3. Certain Women. Set principally in the remote wilderness of Montana, the setting of Kelly Reichardt's latest ode to resplendent minimalism is paramount. “Certain Women” tracks three separate stories of three separate women who are nonetheless cosmically united by the isolation they endure, whether surrounded by people or not. Each one tries to find her own way in, but Reichardt, never beholden to obvious conclusions, settles for elliptical, yet no less emotionally true observations instead. Like the train in the film's scene-setting shot, life, no matter how much it might confuse and disappoint, just keeps rolling on by.

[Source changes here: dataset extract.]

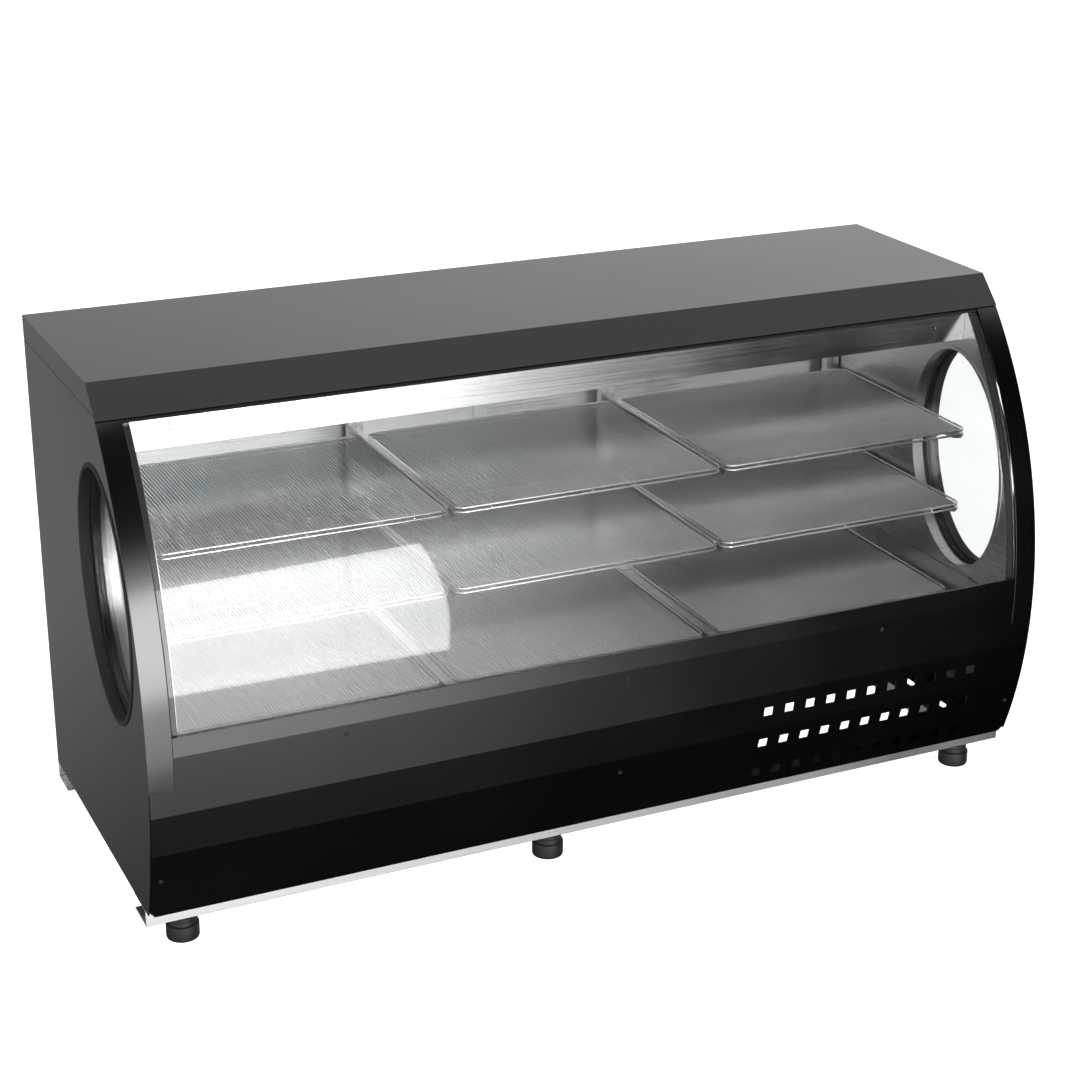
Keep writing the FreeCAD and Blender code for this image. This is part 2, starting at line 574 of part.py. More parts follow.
def sliding_door(side, x0, x1, y_groove):
    """An aluminium frame round a steel sheet, with a recessed pull in the outer stile."""
    y0 = y_groove + 0.5
    y1 = y0 + door_thickness
    frame = box(x0, x1, y0, y1, door_z0, door_z1)
    frame = frame.cut(box(x0 + stile, x1 - stile, y0 - 1, y1 + 1, door_z0 + stile, door_z1 - stile))
    reach = stile - panel_tuck
    frame = frame.cut(box(x0 + reach, x1 - reach, y0 + 1.5, y1 - 1.5, door_z0 + reach, door_z1 - reach))
    inset = reach + 0.2
    sheet = box(x0 + inset, x1 - inset, y0 + 1.6, y1 - 1.6, door_z0 + inset, door_z1 - inset)
    pull_x = x0 + 10 if side == "left" else x1 - 10
    pull_z = (door_z0 + door_z1) / 2

    def pull_box(shrink, y_front, y_rear):
        wide, tall = pull_half_width - shrink, pull_half_height - shrink
        return box(pull_x - wide, pull_x + wide, y_front, y_rear, pull_z - tall, pull_z + tall)

    parts["door_frame_" + side] = frame.cut(pull_box(0.0, y0 + 1.2, y1 + 1))
    parts["door_panel_" + side] = sheet
    parts["door_pull_" + side] = pull_box(0.1, y0 + 1.3, y1 + 0.3).cut(pull_box(1.5, y0 + 2.5, y1 + 1))


sliding_door("left", -door_half, overlap, track_y[0])
sliding_door("right", -overlap, door_half, track_y[1])

# ---- back of the base and the controls ----
panel_joint_x = -140.0      # the vented rear panel ends here and the service panel begins
rear_x = pillar_x - 0.2
vented = box(-rear_x, panel_joint_x - 0.2, back - skin, back, base_z + 0.3, rear_panel_top)
louvre_length, louvre_height, louvre_columns = 24.0, 6.0, 14
louvres = []
for k in range(louvre_columns):
    x = -640 + 34 * k
    for z in (110.0, 140.0, 170.0, 200.0):
        louvres.append(box(x, x + louvre_length, back - 5, back + 1, z, z + louvre_height))
parts["rear_panel_vented"] = vented.cut(compound(louvres))
service = box(panel_joint_x, rear_x, back - skin, back, base_z + 0.3, rear_panel_top)
service = service.cut(box(-drawer_half, drawer_half, back - 5, back + 1, drawer_z0, rear_panel_top + 1))
control_x0, control_x1, control_z0, control_z1 = control_bay
service = service.cut(box(control_x0, control_x1, back - 5, back + 1, control_z0, control_z1))
parts["rear_panel_service"] = service

recess_y = back - 28.0


def control_block(shrink, y0, y1):
    return box(control_x0 + shrink, control_x1 - shrink, y0, y1, control_z0 + shrink, control_z1 - shrink)


plate = control_block(0.2, recess_y, back - 0.2).cut(control_block(1.7, recess_y + skin, back + 1))
knob_x, control_z = 440.0, 168.0
switch_x = (510.0, 560.0)
gland_x = 618.0
plate = plate.cut(cylinder(3.6, 10, V(knob_x, recess_y - 3, control_z), V(0, 1, 0)))
for x in switch_x:
    plate = plate.cut(box(x - 11, x + 11, recess_y - 3, recess_y + 5, control_z - 15, control_z + 15))
plate = plate.cut(cylinder(10.2, 10, V(gland_x, recess_y - 3, control_z), V(0, 1, 0)))
parts["control_plate"] = plate

enclosure = box(380, 660, 170, recess_y - 0.5, 100, 229)
parts["control_box"] = enclosure.cut(box(381.5, 658.5, 171.5, recess_y, 101.5, 227.5))

knob_radius, stem_radius = 19.0, 3.0
thermostat = cylinder(19, 30, V(knob_x, recess_y - 31, control_z), V(0, 1, 0))
thermostat = thermostat.fuse(cylinder(stem_radius, 17, V(knob_x, recess_y - 1, control_z), V(0, 1, 0)))
knob = cylinder(knob_radius, 14, V(knob_x, recess_y + 4, control_z), V(0, 1, 0))
knob = knob.makeFillet(2.0, [e for e in knob.Edges if e.BoundBox.YMin > recess_y + 17])
grip = box(knob_x - 3.5, knob_x + 3.5, recess_y + 17, recess_y + 24, control_z - 16, control_z + 16)
knob_bore = cylinder(stem_radius + 0.05, 13, V(knob_x, recess_y + 3, control_z), V(0, 1, 0))
parts["thermostat_knob"] = knob.fuse(grip).cut(knob_bore)

# (depth from the recess, height from the switch's middle) round a rocker, pressed at the bottom
rocker_outline = [(3.4, -11.6), (8.2, -11.2), (4.6, 0.0), (4.6, 11.2), (-4.0, 4.0), (-4.0, -4.0)]
housings = [thermostat]
for name, x in zip(("heat_switch_rocker", "light_switch_rocker"), switch_x):
    body = box(x - 10.8, x + 10.8, recess_y - 22, recess_y + skin, control_z - 14.8, control_z + 14.8)
    bezel_y = recess_y + skin
    body = body.fuse(box(x - 13, x + 13, bezel_y, bezel_y + 2, control_z - 17, control_z + 17))
    well = box(x - 8.3, x + 8.3, recess_y - 12, recess_y + 10, control_z - 13.6, control_z + 13.6)
    housings.append(body.cut(well))
    parts[name] = prism([(recess_y + dy, control_z + dz) for dy, dz in rocker_outline], x - 8.0, x + 8.0)
parts["control_switchgear"] = compound(housings)

gland = cylinder(12, 6, V(gland_x, recess_y + skin, control_z), V(0, 1, 0))
gland = gland.fuse(cylinder(10, 14, V(gland_x, recess_y - 10, control_z), V(0, 1, 0)))
gland = gland.fuse(Part.makeCone(11, 8.5, 12, V(gland_x, recess_y + skin + 6, control_z), V(0, 1, 0)))
parts["cable_gland"] = gland.cut(cylinder(4.5, 60, V(gland_x, recess_y - 20, control_z), V(0, 1, 0)))

# ---- export ----
for name, shape in parts.items():
    shape.exportStep("parts/" + name + ".step")
    print(name, len(shape.Solids), shape.isValid(), round(shape.Volume / 1000, 1))
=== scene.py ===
import json
import math
import bmesh
import bpy
import numpy as np
from mathutils import Matrix, Vector

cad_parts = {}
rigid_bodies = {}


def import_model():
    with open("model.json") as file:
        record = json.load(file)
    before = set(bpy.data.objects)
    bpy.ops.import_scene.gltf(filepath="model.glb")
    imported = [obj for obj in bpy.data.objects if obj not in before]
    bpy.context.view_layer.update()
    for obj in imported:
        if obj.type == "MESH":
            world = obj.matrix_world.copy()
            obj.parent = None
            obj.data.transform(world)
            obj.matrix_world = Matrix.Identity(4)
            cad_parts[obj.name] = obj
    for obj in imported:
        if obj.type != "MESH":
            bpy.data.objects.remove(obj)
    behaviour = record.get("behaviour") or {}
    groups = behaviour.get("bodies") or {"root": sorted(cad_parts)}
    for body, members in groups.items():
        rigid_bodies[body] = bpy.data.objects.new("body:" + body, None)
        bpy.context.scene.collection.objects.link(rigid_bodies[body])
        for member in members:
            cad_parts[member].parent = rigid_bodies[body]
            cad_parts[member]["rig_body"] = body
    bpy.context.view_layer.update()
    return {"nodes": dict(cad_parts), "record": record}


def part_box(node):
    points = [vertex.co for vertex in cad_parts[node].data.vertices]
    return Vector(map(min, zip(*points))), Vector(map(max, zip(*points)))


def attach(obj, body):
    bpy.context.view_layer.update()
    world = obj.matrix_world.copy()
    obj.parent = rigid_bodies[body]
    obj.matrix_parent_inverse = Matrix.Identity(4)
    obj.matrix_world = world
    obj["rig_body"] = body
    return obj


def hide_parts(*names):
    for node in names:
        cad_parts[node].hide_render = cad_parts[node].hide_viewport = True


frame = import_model()
nodes = frame["nodes"]
scene = bpy.context.scene
print("frame loaded:", len(nodes), "CAD nodes")


# every surface is procedural
def newMaterial(name):
    material = bpy.data.materials.new(name)
    material.use_nodes = True
    tree = material.node_tree
    return material, tree, tree.nodes["Principled BSDF"]


def addNode(tree, kind, **values):
    node = tree.nodes.new(kind)
    for key, value in values.items():
        if key in node.inputs:
            node.inputs[key].default_value = value
        else:
            setattr(node, key, value)
    return node


# noise over Object coordinates, squeezed by a scale per axis, so a long thin scale draws grain
def grainNoise(tree, scale, detail=3.0, roughness=0.55):
    coords = addNode(tree, "ShaderNodeTexCoord")
    mapping = addNode(tree, "ShaderNodeMapping")
    mapping.inputs["Scale"].default_value = scale
    tree.links.new(coords.outputs["Object"], mapping.inputs["Vector"])
    noise = addNode(tree, "ShaderNodeTexNoise", Scale=1.0, Detail=detail, Roughness=roughness)
    tree.links.new(mapping.outputs["Vector"], noise.inputs["Vector"])
    return noise.outputs["Fac"]


def remap(tree, source, low, high, fromLow=0.3, fromHigh=0.7):
    node = addNode(tree, "ShaderNodeMapRange")
    node.inputs["From Min"].default_value = fromLow
    node.inputs["From Max"].default_value = fromHigh
    node.inputs["To Min"].default_value = low
    node.inputs["To Max"].default_value = high
    tree.links.new(source, node.inputs["Value"])
    return node.outputs["Result"]


def blendColours(tree, factor, dark, light):
    mix = addNode(tree, "ShaderNodeMix", data_type="RGBA")
    mix.inputs[6].default_value = (*dark, 1.0)
    mix.inputs[7].default_value = (*light, 1.0)
    tree.links.new(factor, mix.inputs[0])
    return mix.outputs[2]


def addBump(tree, shader, height, strength, distance):
    bump = addNode(tree, "ShaderNodeBump", Strength=strength, Distance=distance)
    tree.links.new(height, bump.inputs["Height"])
    tree.links.new(bump.outputs["Normal"], shader.inputs["Normal"])


glossSpread = {"paint": 0.03, "streak": 0.04, "cloud": 0.05, "moulded": 0.06}
bumpDepth = {"paint": 0.0004, "sheet": 0.0003, "moulded": 0.0003}


# powder coat: near-black, a soft orange peel, a slow cloudiness in the gloss
def makePaint(name, settings):
    material, tree, shader = newMaterial(name)
    cloud = grainNoise(tree, (3.0, 3.0, 3.0), 2.0)
    peel = grainNoise(tree, (settings["peelScale"],) * 3, 2.0)
    tone = blendColours(tree, remap(tree, cloud, 0.0, 1.0), settings["dark"], settings["light"])
    tree.links.new(tone, shader.inputs["Base Color"])
    base, spread = settings["roughness"], glossSpread["paint"]
    gloss = remap(tree, cloud, base - spread, base + spread)
    tree.links.new(gloss, shader.inputs["Roughness"])
    shader.inputs["Specular IOR Level"].default_value = settings["specular"]
    addBump(tree, shader, peel, settings["peelStrength"], bumpDepth["paint"])
    return material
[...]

2. Moonlight. Director Barry Jenkins charts the life of one gay African-American through three different stages, from pre-teen to teen to adult, illustrating how the specific constraints of a society into which someone is cast can prevent him not simply from being what he wants to be but simply existing as who he is.


1. Everybody Wants Some!! Only a movie so tightly controlled could play so loose, a testament to writer/director Richard Linklater, as well as editor Sandra Adair, who craft a nearly flawless ode to the last lazy weekend before the new start of a freshman’s first semester at college. The film airdrops us into an extremely specific setting, that of ferocious male bonding, where ball busting is the native tongue and learning to give as good as you get is necessary for survival. Though do not presume that “Everybody Wants Some!!” is merely the latest visit to the frequent white male movie milieu. On the contrary, for all the machismo, this becomes an exploration of other cultural environments on campus, with the band’s good-hearted leader, Finn (Glen Powell), establishing himself as their semi-scholarly tour guide, espousing the necessity of opening one’s mind as he leads incursions into campus bars and parties where jockstraps are not the norm. Indeed, if “Everybody Wants Some!!” can be as crude as any campus comedy, it is never feebleminded, a sneak attack of sincerity and wisdom that acts its age.

1 comment:

Derek Armstrong said...

Forgive my lateness on catching up with this this year ... I blame my trip to America. As of right now we have no overlap, though Moonlight is just outside my top ten. And when I say "right now" I mean that quite literally ... I'm typing this comment as I wait for Jackie to begin, so check my blog Tuesday to see if it made it! Big fan of Paterson and Certain Women as well. And a great read as always.